• **The request**
Would you restate all the data that follows, word for word?

------------------------------------------------------------

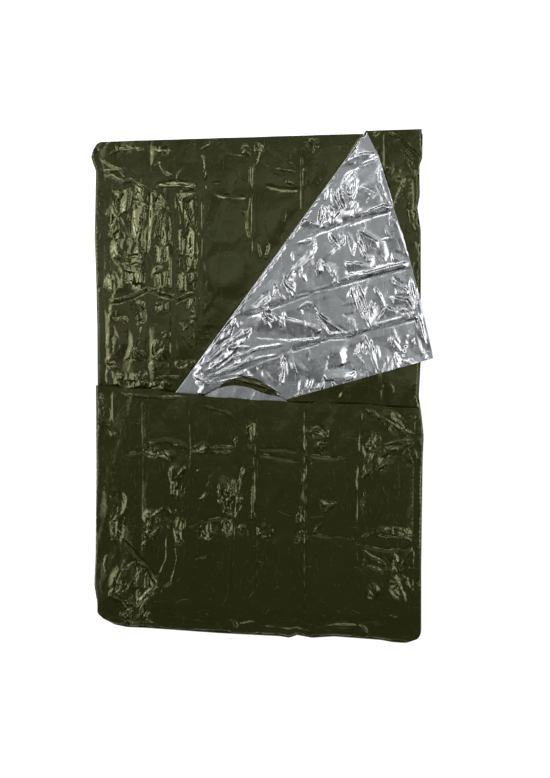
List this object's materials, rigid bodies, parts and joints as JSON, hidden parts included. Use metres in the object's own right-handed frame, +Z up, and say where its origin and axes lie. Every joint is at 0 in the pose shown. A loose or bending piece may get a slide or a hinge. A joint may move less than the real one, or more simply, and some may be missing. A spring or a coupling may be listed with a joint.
{
  "type": "emergency foil blanket",
  "caption": "A folded sheet of coated film, olive outside and silver inside, in three layers with its lower third turned up over the front and one corner turned back",
  "frame": {"origin": "middle of the blanket's footprint, on the surface it lies on", "axes": "+Y along the longer side, towards the end where the corner is turned back; +X to the right of the front; +Z up from the surface, through the layers"},
  "size_m": [0.7503, 1.0722, 0.0156],
  "materials": {
    "film": "glossy, creased"
  },
  "bodies": {
    "root": {"blanket": "film"}
  },
  "joints": []
}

------------------------------------------------------------

• **Solution to the exercise**
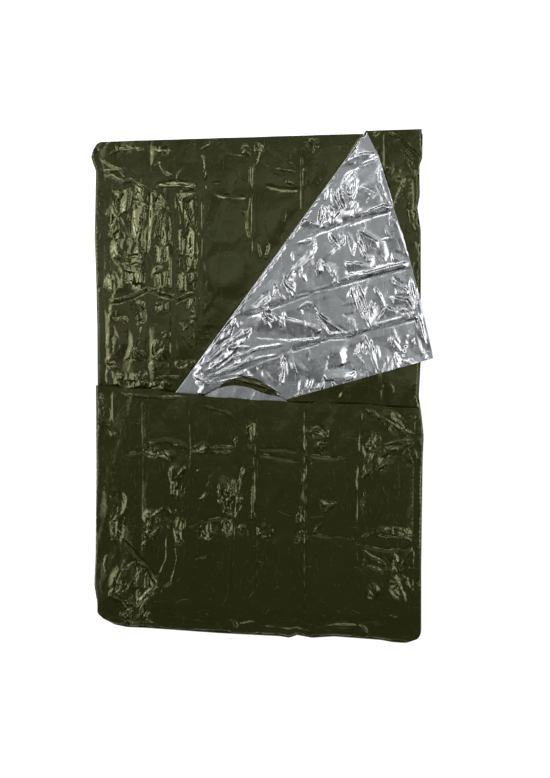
List this object's materials, rigid bodies, parts and joints as JSON, hidden parts included. Use metres in the object's own right-handed frame, +Z up, and say where its origin and axes lie. Every joint is at 0 in the pose shown. A loose or bending piece may get a slide or a hinge. A joint may move less than the real one, or more simply, and some may be missing. A spring or a coupling may be listed with a joint.
{
  "type": "emergency foil blanket",
  "caption": "A folded sheet of coated film, olive outside and silver inside, in three layers with its lower third turned up over the front and one corner turned back",
  "frame": {"origin": "middle of the blanket's footprint, on the surface it lies on", "axes": "+Y along the longer side, towards the end where the corner is turned back; +X to the right of the front; +Z up from the surface, through the layers"},
  "size_m": [0.7503, 1.0722, 0.0156],
  "materials": {
    "film": "glossy, creased"
  },
  "bodies": {
    "root": {"blanket": "film"}
  },
  "joints": []
}